Tim put it all together and I am extremely happy with the end result. It drafts 2.5-3 inches with fuel, ice etc. and 3.5 - 4 with two large men. It poles and tracks wonderfully and gets up in about 4-5 inches with two people in it. It is well balanced, clean and really easy to use. It also handles rough water extremely well. Overall the boat seems more buoyant to me, which seems strange to say but is the only word I can think of to describe how it floats and move across the water. 
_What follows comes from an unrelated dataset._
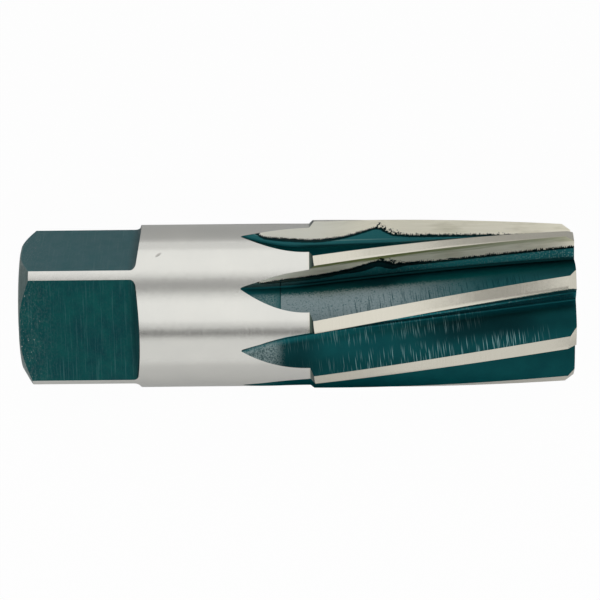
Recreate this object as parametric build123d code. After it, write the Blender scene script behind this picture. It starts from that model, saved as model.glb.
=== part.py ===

I have posted some pics in and out of the water






. FYI this boat came in around 35K. For boat, trailer and basic motor. Trim tabs, wiring for grab rail, and motor mods all added additional costs. Remember its all carbon and I opted for an aluminum trailer, a first for me. 

See you on the water. 

Wes.


----------



## Smackdaddy53 (Dec 31, 2012)

Very slick setup! Did Hydrotec do the Bob’s nosecone or did Bob’s shop?


----------



## Guest (Nov 14, 2018)

Very nice!


----------



## No Bait / Lures Only (Apr 10, 2011)

I am impressed, hydrotec did the mod, what level? 50 hp? Nosecone, lw pickup, pulled all the stops out... Who Swiss cheese the jack plate? What's the hull weight?
Post more photos of transom/tunnel..


----------



## EvanHammer (Aug 14, 2015)

Sweet sled. Are you going to add a poling platform?


----------



## Zika (Aug 6, 2015)

Very cool. Nice job by the builder and you for the custom touches. It certainly qualifies as the quintessential micro skiff.


----------



## tdlredbud (Jan 13, 2016)

I'm not sure about a platform. I usually stand on the engler box to pole. 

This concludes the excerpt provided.